Recently, business technology students at Regents University in London heard from an award-winning web design agency during a live bootcamp session as part of their BSc (Hons) in Business, Technology and Entrepreneurship.
The goal of these sessions is, according to their website, “to learn by doing through technology and enterprise bootcamps, a product development lab and an opportunity to design a venture.”
These talks with real-world entrepreneurs help inform the students of the process, pitfalls and options available to them when starting a business in this sector.
Learn how a leading London design agency guides Regents University London business technology students in one such bootcamp.
What is the course?
This course is a new and emerging branch of study focusing on creating entrepreneurial and global business leaders in the tech sector.
This course creates capable founders and business owners by equipping them with essential knowledge.
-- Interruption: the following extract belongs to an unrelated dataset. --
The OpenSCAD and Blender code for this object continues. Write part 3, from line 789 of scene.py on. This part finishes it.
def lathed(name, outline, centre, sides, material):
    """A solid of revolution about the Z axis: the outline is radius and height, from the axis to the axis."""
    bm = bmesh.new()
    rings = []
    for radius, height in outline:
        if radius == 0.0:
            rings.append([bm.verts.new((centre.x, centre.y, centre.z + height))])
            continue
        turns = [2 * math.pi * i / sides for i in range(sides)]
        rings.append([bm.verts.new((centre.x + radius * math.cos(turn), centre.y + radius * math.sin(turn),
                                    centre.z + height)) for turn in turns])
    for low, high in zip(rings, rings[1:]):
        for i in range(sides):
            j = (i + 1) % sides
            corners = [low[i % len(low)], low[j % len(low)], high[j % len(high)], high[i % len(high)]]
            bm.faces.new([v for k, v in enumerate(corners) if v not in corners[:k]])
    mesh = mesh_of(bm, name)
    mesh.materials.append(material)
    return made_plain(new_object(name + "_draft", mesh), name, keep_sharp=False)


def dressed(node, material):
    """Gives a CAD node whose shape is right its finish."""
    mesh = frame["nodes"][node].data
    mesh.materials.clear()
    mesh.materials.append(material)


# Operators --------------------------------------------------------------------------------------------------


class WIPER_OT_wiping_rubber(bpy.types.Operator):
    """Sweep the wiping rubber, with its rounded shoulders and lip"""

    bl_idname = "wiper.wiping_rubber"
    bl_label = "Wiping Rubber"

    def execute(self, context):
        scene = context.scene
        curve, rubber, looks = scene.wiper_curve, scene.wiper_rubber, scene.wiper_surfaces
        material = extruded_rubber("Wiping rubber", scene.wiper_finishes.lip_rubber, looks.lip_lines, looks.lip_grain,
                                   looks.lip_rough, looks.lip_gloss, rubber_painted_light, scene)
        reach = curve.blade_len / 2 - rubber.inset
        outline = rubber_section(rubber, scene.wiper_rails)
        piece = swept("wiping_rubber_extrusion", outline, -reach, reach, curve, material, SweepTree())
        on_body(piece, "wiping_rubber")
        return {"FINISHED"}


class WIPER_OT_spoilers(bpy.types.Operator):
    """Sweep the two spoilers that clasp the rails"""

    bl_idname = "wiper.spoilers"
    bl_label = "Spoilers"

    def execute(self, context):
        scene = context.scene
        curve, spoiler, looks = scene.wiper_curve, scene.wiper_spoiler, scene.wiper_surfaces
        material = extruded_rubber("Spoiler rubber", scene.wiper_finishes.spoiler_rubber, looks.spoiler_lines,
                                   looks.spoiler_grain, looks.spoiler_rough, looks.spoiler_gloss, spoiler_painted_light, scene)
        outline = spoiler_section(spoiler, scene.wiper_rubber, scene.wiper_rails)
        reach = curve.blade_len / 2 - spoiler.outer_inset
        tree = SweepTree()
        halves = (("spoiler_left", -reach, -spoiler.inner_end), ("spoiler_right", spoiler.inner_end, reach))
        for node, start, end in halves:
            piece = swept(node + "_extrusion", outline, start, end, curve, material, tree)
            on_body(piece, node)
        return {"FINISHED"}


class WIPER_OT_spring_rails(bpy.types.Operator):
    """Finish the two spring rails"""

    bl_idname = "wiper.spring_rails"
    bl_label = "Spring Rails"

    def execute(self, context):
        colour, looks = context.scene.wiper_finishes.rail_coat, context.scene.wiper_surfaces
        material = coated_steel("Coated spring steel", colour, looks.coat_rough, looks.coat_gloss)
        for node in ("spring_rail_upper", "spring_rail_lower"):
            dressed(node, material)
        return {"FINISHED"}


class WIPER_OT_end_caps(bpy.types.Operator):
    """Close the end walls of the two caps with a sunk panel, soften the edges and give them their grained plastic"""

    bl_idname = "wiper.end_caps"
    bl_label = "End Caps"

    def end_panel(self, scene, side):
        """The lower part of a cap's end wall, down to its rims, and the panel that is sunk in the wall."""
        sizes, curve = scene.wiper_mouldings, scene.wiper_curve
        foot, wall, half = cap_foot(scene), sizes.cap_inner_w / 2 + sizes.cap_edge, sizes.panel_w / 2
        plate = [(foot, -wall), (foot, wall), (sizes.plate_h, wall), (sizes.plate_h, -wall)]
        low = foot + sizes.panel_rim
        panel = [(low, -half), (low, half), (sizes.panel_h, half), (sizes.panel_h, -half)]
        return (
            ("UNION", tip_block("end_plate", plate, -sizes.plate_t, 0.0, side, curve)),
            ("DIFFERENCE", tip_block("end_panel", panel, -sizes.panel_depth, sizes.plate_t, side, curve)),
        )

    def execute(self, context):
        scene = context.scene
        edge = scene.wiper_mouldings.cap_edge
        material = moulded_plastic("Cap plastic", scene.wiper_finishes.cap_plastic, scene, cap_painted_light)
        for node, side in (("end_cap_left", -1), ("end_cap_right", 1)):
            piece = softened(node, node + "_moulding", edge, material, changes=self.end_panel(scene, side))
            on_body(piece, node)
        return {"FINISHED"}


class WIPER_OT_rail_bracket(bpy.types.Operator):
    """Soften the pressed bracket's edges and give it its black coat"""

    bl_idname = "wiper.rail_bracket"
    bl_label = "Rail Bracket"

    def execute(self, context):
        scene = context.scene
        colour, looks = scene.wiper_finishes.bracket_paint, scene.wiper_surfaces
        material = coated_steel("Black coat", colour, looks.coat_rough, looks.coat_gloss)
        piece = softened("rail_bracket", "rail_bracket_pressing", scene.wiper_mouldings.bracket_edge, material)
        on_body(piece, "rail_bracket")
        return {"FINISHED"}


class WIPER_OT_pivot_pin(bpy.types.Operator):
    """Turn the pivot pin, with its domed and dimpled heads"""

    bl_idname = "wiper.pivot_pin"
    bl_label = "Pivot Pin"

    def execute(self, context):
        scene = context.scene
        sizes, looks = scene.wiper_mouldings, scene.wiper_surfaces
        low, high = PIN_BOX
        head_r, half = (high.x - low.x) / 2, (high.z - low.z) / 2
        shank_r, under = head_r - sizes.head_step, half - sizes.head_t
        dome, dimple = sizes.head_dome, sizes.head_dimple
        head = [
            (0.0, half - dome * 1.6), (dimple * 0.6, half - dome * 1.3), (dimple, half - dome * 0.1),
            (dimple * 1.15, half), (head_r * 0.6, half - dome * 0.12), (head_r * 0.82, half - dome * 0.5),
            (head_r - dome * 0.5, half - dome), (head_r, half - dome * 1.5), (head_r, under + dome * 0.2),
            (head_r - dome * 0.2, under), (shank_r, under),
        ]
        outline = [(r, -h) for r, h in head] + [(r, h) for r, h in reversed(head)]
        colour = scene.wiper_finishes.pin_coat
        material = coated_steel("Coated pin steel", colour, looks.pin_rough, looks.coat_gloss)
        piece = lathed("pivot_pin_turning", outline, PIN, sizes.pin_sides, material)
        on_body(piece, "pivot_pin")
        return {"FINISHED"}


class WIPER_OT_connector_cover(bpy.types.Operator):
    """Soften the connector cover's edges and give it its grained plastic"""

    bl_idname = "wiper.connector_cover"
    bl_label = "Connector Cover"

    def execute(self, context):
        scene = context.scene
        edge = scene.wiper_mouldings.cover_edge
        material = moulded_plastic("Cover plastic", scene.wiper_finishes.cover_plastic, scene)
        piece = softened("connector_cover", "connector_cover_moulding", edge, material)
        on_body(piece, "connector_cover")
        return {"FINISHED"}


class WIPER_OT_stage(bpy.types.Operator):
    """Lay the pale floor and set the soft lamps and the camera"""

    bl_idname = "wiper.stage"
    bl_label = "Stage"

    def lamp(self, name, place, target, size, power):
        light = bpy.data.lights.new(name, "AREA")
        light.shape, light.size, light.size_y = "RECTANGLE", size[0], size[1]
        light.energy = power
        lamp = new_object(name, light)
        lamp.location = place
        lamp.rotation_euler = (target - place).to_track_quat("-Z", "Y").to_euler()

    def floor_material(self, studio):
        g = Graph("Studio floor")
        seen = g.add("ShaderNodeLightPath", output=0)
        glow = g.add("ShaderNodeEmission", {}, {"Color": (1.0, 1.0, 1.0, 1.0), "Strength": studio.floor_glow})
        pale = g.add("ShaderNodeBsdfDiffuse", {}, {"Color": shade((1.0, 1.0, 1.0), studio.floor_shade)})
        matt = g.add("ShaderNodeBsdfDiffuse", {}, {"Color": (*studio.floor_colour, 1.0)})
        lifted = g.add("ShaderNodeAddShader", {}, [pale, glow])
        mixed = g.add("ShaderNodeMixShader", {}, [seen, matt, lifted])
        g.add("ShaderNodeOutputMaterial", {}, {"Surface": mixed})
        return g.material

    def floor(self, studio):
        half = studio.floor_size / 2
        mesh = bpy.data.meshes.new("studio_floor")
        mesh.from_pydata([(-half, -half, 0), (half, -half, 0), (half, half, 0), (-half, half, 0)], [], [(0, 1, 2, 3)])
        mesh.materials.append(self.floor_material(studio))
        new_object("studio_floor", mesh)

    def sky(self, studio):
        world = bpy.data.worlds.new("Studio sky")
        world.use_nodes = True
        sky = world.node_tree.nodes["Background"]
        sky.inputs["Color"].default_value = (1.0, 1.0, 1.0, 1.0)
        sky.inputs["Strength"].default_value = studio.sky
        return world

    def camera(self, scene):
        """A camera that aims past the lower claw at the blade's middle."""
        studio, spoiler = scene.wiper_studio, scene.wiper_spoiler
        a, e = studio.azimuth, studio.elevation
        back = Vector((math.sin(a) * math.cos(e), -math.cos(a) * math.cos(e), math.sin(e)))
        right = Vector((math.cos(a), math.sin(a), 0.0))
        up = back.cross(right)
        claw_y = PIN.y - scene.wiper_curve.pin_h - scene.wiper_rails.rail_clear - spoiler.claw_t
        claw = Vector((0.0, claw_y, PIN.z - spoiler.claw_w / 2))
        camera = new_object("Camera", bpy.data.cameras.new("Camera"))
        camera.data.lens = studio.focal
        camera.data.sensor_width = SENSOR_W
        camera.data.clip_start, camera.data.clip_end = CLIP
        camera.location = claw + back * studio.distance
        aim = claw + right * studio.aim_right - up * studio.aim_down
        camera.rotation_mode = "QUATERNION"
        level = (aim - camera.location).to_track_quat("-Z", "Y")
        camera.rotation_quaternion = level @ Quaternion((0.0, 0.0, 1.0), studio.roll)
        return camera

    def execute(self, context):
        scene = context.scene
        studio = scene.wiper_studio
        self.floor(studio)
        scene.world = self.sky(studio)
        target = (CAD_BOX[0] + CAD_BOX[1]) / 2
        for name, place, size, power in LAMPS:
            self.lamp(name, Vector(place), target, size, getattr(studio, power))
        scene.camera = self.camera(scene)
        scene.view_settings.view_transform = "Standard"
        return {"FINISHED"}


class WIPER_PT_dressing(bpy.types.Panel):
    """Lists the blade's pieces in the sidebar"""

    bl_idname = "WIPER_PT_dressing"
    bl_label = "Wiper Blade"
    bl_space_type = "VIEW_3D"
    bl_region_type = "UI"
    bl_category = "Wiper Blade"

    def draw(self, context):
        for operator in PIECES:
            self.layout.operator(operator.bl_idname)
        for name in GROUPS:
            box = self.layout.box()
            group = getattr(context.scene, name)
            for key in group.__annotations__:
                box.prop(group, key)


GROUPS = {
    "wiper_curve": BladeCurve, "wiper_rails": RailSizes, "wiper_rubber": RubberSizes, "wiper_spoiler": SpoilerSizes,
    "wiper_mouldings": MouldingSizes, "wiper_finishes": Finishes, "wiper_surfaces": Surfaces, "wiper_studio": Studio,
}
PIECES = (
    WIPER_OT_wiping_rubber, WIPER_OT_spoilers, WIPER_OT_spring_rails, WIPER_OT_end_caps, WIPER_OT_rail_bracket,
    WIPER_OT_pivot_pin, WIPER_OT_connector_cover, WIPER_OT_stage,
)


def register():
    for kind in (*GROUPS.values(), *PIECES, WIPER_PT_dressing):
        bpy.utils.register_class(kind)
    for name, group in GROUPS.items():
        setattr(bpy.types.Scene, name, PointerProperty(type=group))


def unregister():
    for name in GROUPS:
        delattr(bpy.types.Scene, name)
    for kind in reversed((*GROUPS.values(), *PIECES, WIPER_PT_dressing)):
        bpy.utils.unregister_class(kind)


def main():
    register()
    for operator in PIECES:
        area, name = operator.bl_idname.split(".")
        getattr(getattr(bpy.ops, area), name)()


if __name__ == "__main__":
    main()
According to the course overview, students will learn “core business competencies (finance, marketing, management and innovation) while also learning creative techniques (brand storytelling) alongside critical technical know-how (data analysis and visualisation) – all enabling the students to address real work problems”.
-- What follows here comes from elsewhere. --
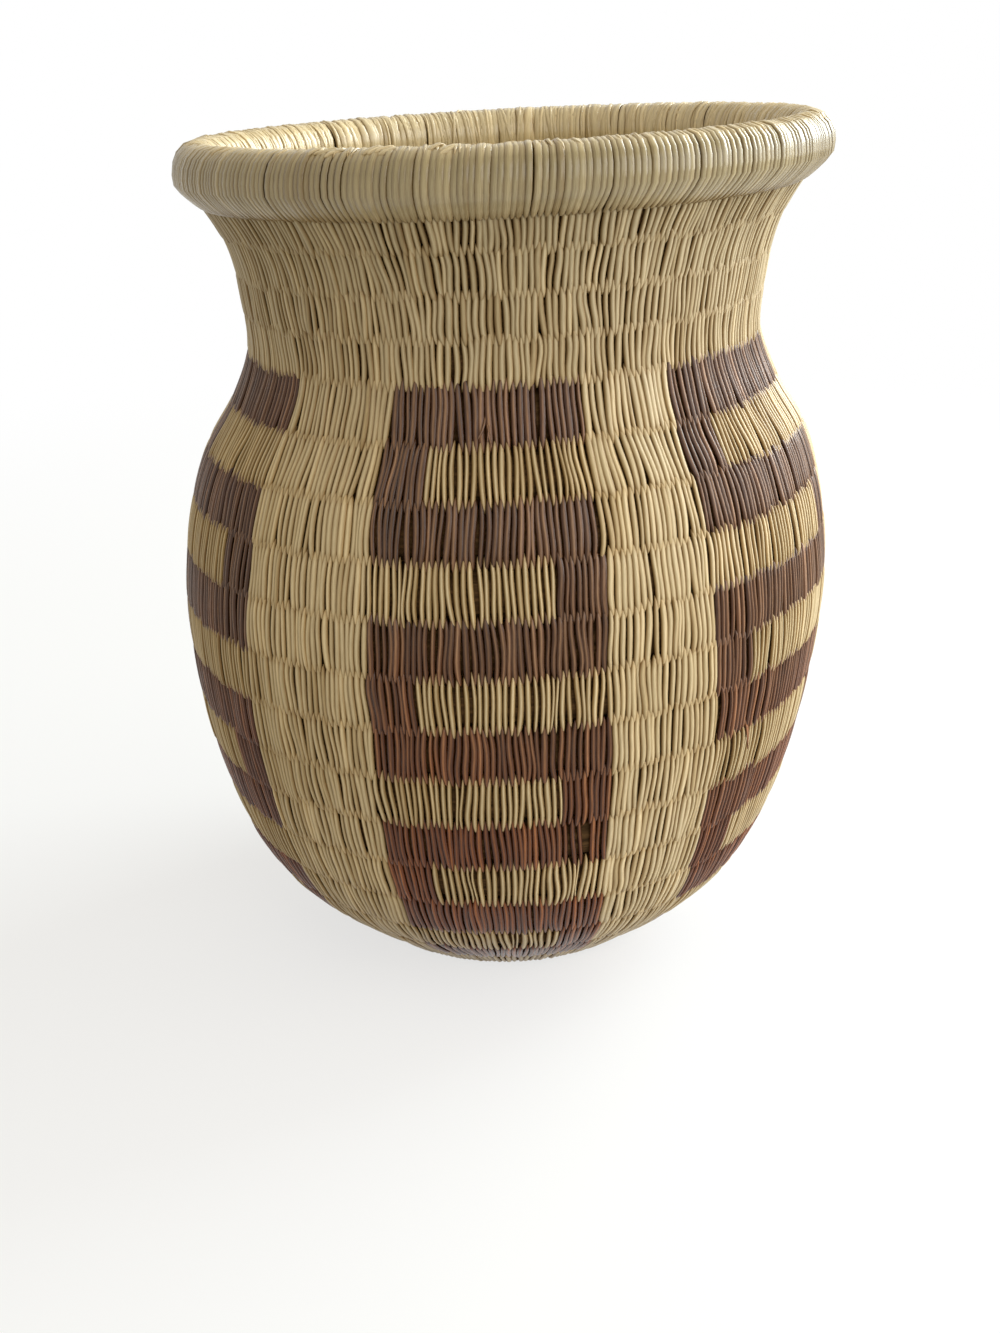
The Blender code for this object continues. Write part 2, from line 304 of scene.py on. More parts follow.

It’s meant to address growing concerns that colleges and universities don’t properly equip students for life after school.
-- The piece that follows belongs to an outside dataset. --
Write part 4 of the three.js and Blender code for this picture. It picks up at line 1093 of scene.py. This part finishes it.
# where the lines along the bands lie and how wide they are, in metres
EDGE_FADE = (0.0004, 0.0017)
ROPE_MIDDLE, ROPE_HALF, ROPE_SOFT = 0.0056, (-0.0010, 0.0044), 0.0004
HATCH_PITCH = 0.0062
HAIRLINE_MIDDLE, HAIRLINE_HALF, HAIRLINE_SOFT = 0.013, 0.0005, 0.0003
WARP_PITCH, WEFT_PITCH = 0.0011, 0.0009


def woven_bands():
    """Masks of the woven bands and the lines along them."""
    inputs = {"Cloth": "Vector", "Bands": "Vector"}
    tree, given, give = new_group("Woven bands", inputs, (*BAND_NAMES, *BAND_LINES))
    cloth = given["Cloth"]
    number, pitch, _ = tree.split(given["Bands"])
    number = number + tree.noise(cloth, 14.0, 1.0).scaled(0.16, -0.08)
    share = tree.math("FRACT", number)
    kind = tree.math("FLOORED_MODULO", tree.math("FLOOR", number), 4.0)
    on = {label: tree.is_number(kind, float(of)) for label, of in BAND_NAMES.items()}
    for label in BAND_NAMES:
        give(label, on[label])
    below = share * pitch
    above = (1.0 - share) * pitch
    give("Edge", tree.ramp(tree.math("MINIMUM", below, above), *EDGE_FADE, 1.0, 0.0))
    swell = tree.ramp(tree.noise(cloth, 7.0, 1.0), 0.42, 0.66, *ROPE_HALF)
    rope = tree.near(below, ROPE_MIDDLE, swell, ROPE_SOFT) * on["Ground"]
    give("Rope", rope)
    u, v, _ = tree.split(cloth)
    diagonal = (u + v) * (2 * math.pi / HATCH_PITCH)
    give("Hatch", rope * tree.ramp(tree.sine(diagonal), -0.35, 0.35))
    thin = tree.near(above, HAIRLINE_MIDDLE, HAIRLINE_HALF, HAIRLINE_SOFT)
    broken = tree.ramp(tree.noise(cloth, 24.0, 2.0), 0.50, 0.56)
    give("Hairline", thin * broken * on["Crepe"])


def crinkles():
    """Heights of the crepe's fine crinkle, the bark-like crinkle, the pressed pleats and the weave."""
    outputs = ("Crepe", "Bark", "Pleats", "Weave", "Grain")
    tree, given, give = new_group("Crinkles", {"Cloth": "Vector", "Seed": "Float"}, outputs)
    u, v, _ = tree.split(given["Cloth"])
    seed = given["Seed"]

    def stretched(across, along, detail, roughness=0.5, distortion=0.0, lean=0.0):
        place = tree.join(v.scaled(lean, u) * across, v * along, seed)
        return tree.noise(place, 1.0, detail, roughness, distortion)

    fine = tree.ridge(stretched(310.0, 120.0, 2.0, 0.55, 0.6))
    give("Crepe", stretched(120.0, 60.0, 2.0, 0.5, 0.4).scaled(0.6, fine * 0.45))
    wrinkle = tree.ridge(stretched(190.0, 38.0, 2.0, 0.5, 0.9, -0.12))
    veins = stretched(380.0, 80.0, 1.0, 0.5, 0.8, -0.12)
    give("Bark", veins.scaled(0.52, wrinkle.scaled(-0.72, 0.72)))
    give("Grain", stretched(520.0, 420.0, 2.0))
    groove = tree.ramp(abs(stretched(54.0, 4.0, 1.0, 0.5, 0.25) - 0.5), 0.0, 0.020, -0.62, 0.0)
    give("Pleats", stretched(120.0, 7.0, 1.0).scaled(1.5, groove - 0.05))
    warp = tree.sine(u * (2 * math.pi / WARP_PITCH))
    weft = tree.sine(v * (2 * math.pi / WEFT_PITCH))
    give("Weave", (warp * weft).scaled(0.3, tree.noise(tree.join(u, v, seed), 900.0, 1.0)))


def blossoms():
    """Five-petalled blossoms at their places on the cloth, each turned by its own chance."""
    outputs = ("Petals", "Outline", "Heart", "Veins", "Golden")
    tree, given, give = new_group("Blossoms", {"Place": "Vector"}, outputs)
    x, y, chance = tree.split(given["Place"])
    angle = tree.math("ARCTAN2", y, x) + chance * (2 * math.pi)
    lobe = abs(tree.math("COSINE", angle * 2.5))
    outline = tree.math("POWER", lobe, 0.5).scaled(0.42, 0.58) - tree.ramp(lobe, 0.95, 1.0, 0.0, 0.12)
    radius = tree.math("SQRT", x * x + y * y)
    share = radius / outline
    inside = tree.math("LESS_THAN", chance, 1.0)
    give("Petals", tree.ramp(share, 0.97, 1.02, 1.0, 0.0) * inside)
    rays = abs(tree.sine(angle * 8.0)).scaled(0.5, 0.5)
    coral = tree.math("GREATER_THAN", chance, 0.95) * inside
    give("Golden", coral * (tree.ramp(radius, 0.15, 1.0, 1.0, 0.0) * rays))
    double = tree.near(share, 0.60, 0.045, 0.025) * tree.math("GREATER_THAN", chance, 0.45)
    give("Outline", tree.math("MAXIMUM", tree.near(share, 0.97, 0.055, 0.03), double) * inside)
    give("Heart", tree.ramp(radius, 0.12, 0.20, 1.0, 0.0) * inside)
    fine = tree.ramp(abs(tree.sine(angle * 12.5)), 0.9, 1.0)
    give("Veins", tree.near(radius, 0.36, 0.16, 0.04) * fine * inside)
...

For many years, students would enter the workforce with theoretical understanding but limited practical skills like negotiation, time management, critical thinking and so on.
This innovative programme seeks to churn out the next century of capable, qualified and innovative leaders, and this is achieved through a mix of lectures and hands-on exercises designed to help students understand the world of business as it applies to technology.
Why a London design agency?
Since this course requires the input of relevant experts within business tech, it made sense to bring in a leading London web design agency, Creative Brand Design.
The goal – following the session – was twofold.
Obviously, as a self-started business, the students could learn directly from the agency’s director (Christopher Baker) what that process is like, but more practically, the agency helped these students get started on one of their key projects.
The aim is for them to create a spec and then actually make a website as part of this training.
So, speaking to Creative Brand Design was ideal since web design is a core part of their business model.
This allowed the students to really understand – at the deepest level – how to create a scope of work for their clients.
This lecture was delivered over the course of a few hours and contained the following key elements:
Overview on founding a tech business
The students were first provided with an overview on how to found and manage a tech business.
They were advised that it’s possible to turn an interest into a revenue stream through freelancing.
With this exposure, the students may then see where the market demand is, so the business can pivot to win long-term contracts.
They were advised to consider alternate ways of working too.
A hybrid model may make better use of the marketplace and global talent pool.
While managing a team from all over the world can make quality assurance a challenge, the students were urged not to lose sight of the most important thing – customer satisfaction.
Lastly, they were encouraged to learn to forecast – this prevents periods of oversupply or high demand.
But with a diversified workload (where no client is more than 5%), the business will maintain a safer turnover average to weather these peaks and troughs.
Sharing case studies
The segment on case studies helped the students to understand what’s being delivered today in the marketplace.
The focus is on interactivity and telling those brand stories.
The students learned how important it is to constantly invest in learning new technologies.
It’s easy to be taken over by competitors, but by offering the best in storytelling-driven brand experiences, it is possible to win large contracts from the government, financial and other tech players.
What kept coming up over and over was the use of interactive elements and SEO built right into the framework of every website.
The students learned how much easier it is to build for organic search than retrofit something later on, and they were encouraged to make that a part of their build from day one.
On the interactive front, these elements should help tell the story, not just amuse.
The students were encouraged to think about how animation and video could reinforce brand messaging for their clients.
Creating a process
Creative Brand Design then shared their process for designing websites and web applications.
This is comprised of the following steps:
- Discovery – learn what the client needs
- Wireframing – plan out the design
- Prototyping – test the ideas collaboratively
- Development – create a beta version
- Population – load all the content
- Testing & Launch – check for QA before go-live
The students were then offered some final advice around running a business, the market opportunity and growth plans that should excite them about their own venture.
As a result of the bootcamp, the Regents University London business technology students received one on one support and guidance from an industry expert.
They also were exposed to (in detail) the process for scoping, creating and testing a website.
This helped as the students are expected to scope and detail their own basic website following a client brief as part of their practical coursework.
But perhaps what is most valuable was the opportunity for them to learn about the real experience of founding a tech business and running that level of operation successfully.
The students were exposed to the direct realities and exciting growth potential of a tech business in London.
And the Q&A session reflected their interest in following a parallel path.
Similar programmes to this one; where a Leading London design agency guides Regents University London business technology students in a hands-on experience, provide reinforcing exposure to a growing sector.
And, in time, it should create a more reliable framework, preparing students for the world of entrepreneurship and business ownership.